Beta is a small motorcycle maker that acts like a very large one. This year almost everything in the company’s off-road and dual-sport lines has been redesigned—two-stroke and four-stroke alike. There are four dual-sport bikes built on the same platform. The 350RR-S, 390RR-S, 430RR-S and 500RR-S differ only in displacement. They have double-overhead-cam motors, steel frames and Sachs suspension. The general description hasn’t changed for 2020, but all the details have. The chassis and bodywork have been redesigned with weight loss as the primary motivation. The fuel tank is slightly larger, and the whole bike has a new look. The motor doesn’t look that different from the previous one, but Beta engineers moved the crankshaft rearward and the clutch upward to group the big rotating masses closer to the center of the bike. The 500 motor actually displaces 478cc, just like before, and has separate compartments for the engine oil and gearbox oil. It’s a six-speed with fairly tall overall gearing. The motor is, of course, electric start only, but there’s still a plug in the right engine case where a kickstarter could go if you absolutely had to have one. A kit can be purchased from Beta for $400. At this point in time, though, very few people distrust e-start so much that they actually go down that path; it’s just nice to know you can. Suspension at both ends is by Sachs. The 48mm open-bath fork has been evolving every year since 2012, and now has to be considered as mainstream as anything from Showa, KYB or WP.

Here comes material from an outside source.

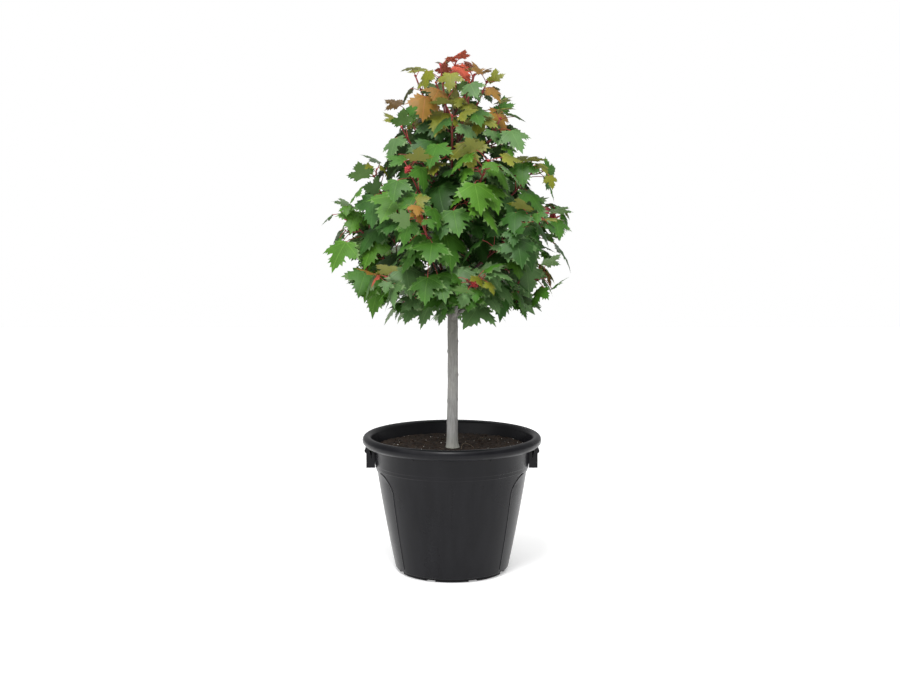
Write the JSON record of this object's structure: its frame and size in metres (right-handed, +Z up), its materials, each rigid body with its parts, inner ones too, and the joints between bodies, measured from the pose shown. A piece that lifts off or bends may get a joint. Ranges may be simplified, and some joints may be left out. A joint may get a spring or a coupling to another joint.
{
  "type": "potted red maple",
  "caption": "Young red maple tree with a straight trunk and a leafy conical crown, growing in a round black nursery pot with side grips.",
  "frame": {"origin": "centre of the pot's flat underside", "axes": "+Z up along the trunk, +X through the right-hand grip lug, -Y towards the front"},
  "size_m": [0.6304, 0.5979, 1.3285],
  "materials": {
    "black_plastic": "moulded, slightly glossy",
    "potting_soil": "rough, damp",
    "grey_bark": "smooth young bark",
    "leaf_green": "satin leaf"
  },
  "bodies": {
    "root": {"pot": "black_plastic", "lug_right": "black_plastic", "lug_left": "black_plastic", "soil": "potting_soil", "trunk": "grey_bark", "bough_skirt_1": "grey_bark", "bough_skirt_2": "grey_bark", "bough_skirt_3": "grey_bark", "bough_skirt_4": "grey_bark", "bough_skirt_5": "grey_bark", "bough_skirt_6": "grey_bark", "bough_lower_1": "grey_bark", "bough_lower_2": "grey_bark", "bough_lower_3": "grey_bark", "bough_lower_4": "grey_bark", "bough_lower_5": "grey_bark", "bough_lower_6": "grey_bark", "bough_middle_1": "grey_bark", "bough_middle_2": "grey_bark", "bough_middle_3": "grey_bark", "bough_middle_4": "grey_bark", "bough_middle_5": "grey_bark", "bough_middle_6": "grey_bark", "foliage_skirt_1": "leaf_green", "foliage_skirt_2": "leaf_green", "foliage_skirt_3": "leaf_green", "foliage_skirt_4": "leaf_green", "foliage_skirt_5": "leaf_green", "foliage_skirt_6": "leaf_green", "foliage_lower_1": "leaf_green", "foliage_lower_2": "leaf_green", "foliage_lower_3": "leaf_green", "foliage_lower_4": "leaf_green", "foliage_lower_5": "leaf_green", "foliage_lower_6": "leaf_green", "foliage_middle_1": "leaf_green", "foliage_middle_2": "leaf_green", "foliage_middle_3": "leaf_green", "foliage_middle_4": "leaf_green", "foliage_middle_5": "leaf_green", "foliage_middle_6": "leaf_green", "foliage_upper_1": "leaf_green", "foliage_upper_2": "leaf_green", "foliage_upper_3": "leaf_green", "foliage_upper_4": "leaf_green", "foliage_upper_5": "leaf_green", "foliage_upper_6": "leaf_green", "foliage_top_1": "leaf_green", "foliage_top_2": "leaf_green", "foliage_top_3": "leaf_green", "foliage_top_4": "leaf_green", "foliage_top_5": "leaf_green", "foliage_crest_1": "leaf_green", "foliage_crest_2": "leaf_green", "foliage_crest_3": "leaf_green", "foliage_leader": "leaf_green"}
  },
  "joints": []
}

One very cool item that Beta puts on all its dual-sport bikes is a Trail Tech Voyager GPS. It actually serves as the speedometer and odometer as well. The tires are Michelin Enduros, which are DOT-approved knobbies.
BENEFITS OF BEING SMALL
As we said, the Beta 500RR-S is a fully legal street bike in all 50 states. It passes the noise tests, the emission tests and lighting equipment tests. Beta checked all the boxes and did everything by the book, but the “book” isn’t the same one that Honda, Yamaha or even KTM are expected to follow. As a result, the bike that you get from your Beta dealer isn’t as restricted as a Honda CRF450L or a KTM 500EXC. It might be quiet by dirt bike standards, but it’s still much louder than dual-sports from bigger companies. That gives Beta a big advantage in performance. Up front the most impressive aspect of the 500RR-S is power. It’s got plenty. There is no other 500cc dual-sport bike that even comes close. This is a bike that could roll straight to the start of a desert race and have a reasonable expectation of success, even with a long, high-speed bomb run. It might give away peak power to fully open, unrestricted race bikes, but it’s also very smooth and controllable down low. When it comes to tight, technical sections with lots of rocks and carnage, the Beta is much, much easier to ride than your typical closed-course competition bike.

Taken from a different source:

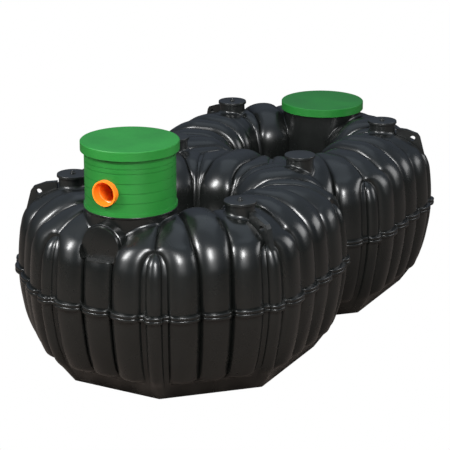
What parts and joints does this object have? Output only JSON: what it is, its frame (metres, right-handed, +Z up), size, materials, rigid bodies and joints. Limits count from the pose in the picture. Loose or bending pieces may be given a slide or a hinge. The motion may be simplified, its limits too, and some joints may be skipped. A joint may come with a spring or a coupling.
{
  "type": "septic tank",
  "caption": "Buried septic tank of two joined ribbed octagonal lobes in black plastic, with a green riser and lids, an orange inlet socket, capped stubs and lifting lugs.",
  "frame": {"origin": "middle of the base, on the level of the flat feet", "axes": "+X along the tank from the inlet end to the outlet end, +Y to its left, +Z up"},
  "size_m": [4.268, 2.336, 1.811],
  "materials": {
    "shell_plastic": "glossy black moulded polyethylene",
    "fitting_plastic": "satin black moulded polyethylene",
    "green_plastic": "satin green moulded polyethylene",
    "orange_plastic": "smooth orange drain plastic"
  },
  "bodies": {
    "tank": {"front_lower_shell": "shell_plastic", "rear_lower_shell": "shell_plastic", "front_upper_shell": "shell_plastic", "rear_upper_shell": "shell_plastic", "front_lower_flange": "shell_plastic", "rear_lower_flange": "shell_plastic", "front_upper_flange": "shell_plastic", "rear_upper_flange": "shell_plastic", "front_neck": "shell_plastic", "rear_neck": "shell_plastic", "riser": "green_plastic", "inlet_socket": "orange_plastic", "front_pad": "shell_plastic", "rear_pad": "shell_plastic", "front_left_stub": "fitting_plastic", "front_right_stub": "fitting_plastic", "rear_left_stub": "fitting_plastic", "rear_right_stub": "fitting_plastic", "front_left_cap": "fitting_plastic", "front_right_cap": "fitting_plastic", "rear_left_cap": "fitting_plastic", "rear_right_cap": "fitting_plastic", "waist_left_stub": "fitting_plastic", "waist_right_stub": "fitting_plastic", "waist_left_cap": "fitting_plastic", "waist_right_cap": "fitting_plastic", "front_left_lug": "fitting_plastic", "front_right_lug": "fitting_plastic", "rear_left_lug": "fitting_plastic", "rear_right_lug": "fitting_plastic"},
    "front_lid": {"front_lid": "green_plastic"},
    "rear_lid": {"rear_lid": "green_plastic"}
  },
  "joints": [
    {"name": "front_lid_lift", "type": "slide", "parent": "tank", "child": "front_lid", "axis": [0, 0, 1], "range_m": [0, 0.3]},
    {"name": "rear_lid_lift", "type": "slide", "parent": "tank", "child": "rear_lid", "axis": [0, 0, 1], "range_m": [0, 0.3]}
  ]
}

The fuel mapping is certainly lean—that’s obvious from the slight popping on deceleration and the occasional cough. But that doesn’t seem to have any effect on performance. It stalls no more easily than any big four-stroke. The final gearing is 14-48, which is designed to be a good compromise between trails and roads. But, if you were going to ride it in more confined spaces, it would be worthwhile to install lower gearing.
LIGHT IS RIGHT
Beta has been waging a war on weight for years now. Every season the bikes get a little lighter. The 2020 500RR-S is 250 pounds on our scale without fuel. That’s a couple of pounds lighter than the 430RR-S we tested last year. We’ve often praised KTM for being the lightweight champion of the dual-sport world, because the 2019 500EXC we tested was 244 pounds. It’s worth pointing out, however, that this was weighed with stock tires. The Continental TKC80 tires on the KTM are a good 5 pounds lighter than the Beta’s Michelins. As far as off-road performance, the Michelins are far superior. Once you put the same rubber on the two bikes, the weight difference is indistinguishable. Regardless of the number, you can tell that the Beta is a light bike. It’s easy to toss around and fun to ride. When a bike is light, everything works better. It goes up easily and goes down controllably. It accelerates with snap and stops without fuss. The Nissin brakes are surprisingly good and have now overcome any advantage in performance that Brembo brakes once had.
In the suspension department, we have to admit that Sachs has come a long way. The fork action is genuinely plush. It has a cushy feel at low speed yet doesn’t dive or bottom excessively when it’s time to go faster. Dual-sport bikes are always faced with the dilemma of having to serve too many masters. There’s no way to know if the bike will be used on dirt roads or in competition situations. Compromise is inevitable, and Beta took the bike in a softer, more comfort-oriented direction. If you ride fast and hard in real off-road environments, you’ll have to stiffen it up. As it is, the bike is well-balanced and soft.
WEAKNESSES AND STRENGTHS
All dual-sport bikes seem to have under-designed DOT equipment. The Beta is no different. The taillight, rear blinkers and license-plate bracket flop around so much that we’re surprised every time they don’t fall off. The mirrors can be folded out of the way, but they can’t take a hit. On the other hand, we were pleased with the light produced by the headlight, and we love the GPS. All the essential components are indestructible. The hydraulic clutch has a great feel, a light pull and never fades. The battery has much more life than the one on last year’s Beta. The overall quality of the bike is high everywhere—from the rims to the chain to the bars and controls.
As always, Beta impresses us. The 500RR-S doesn’t seem like the product of a tiny, obscure company. It seems as expertly engineered and well-executed as anything from a large corporation. For 2020, the bike sets a higher standard than ever in the dual-sport world, and with any luck, it might provide the big corporations with something to shoot for in the years to come.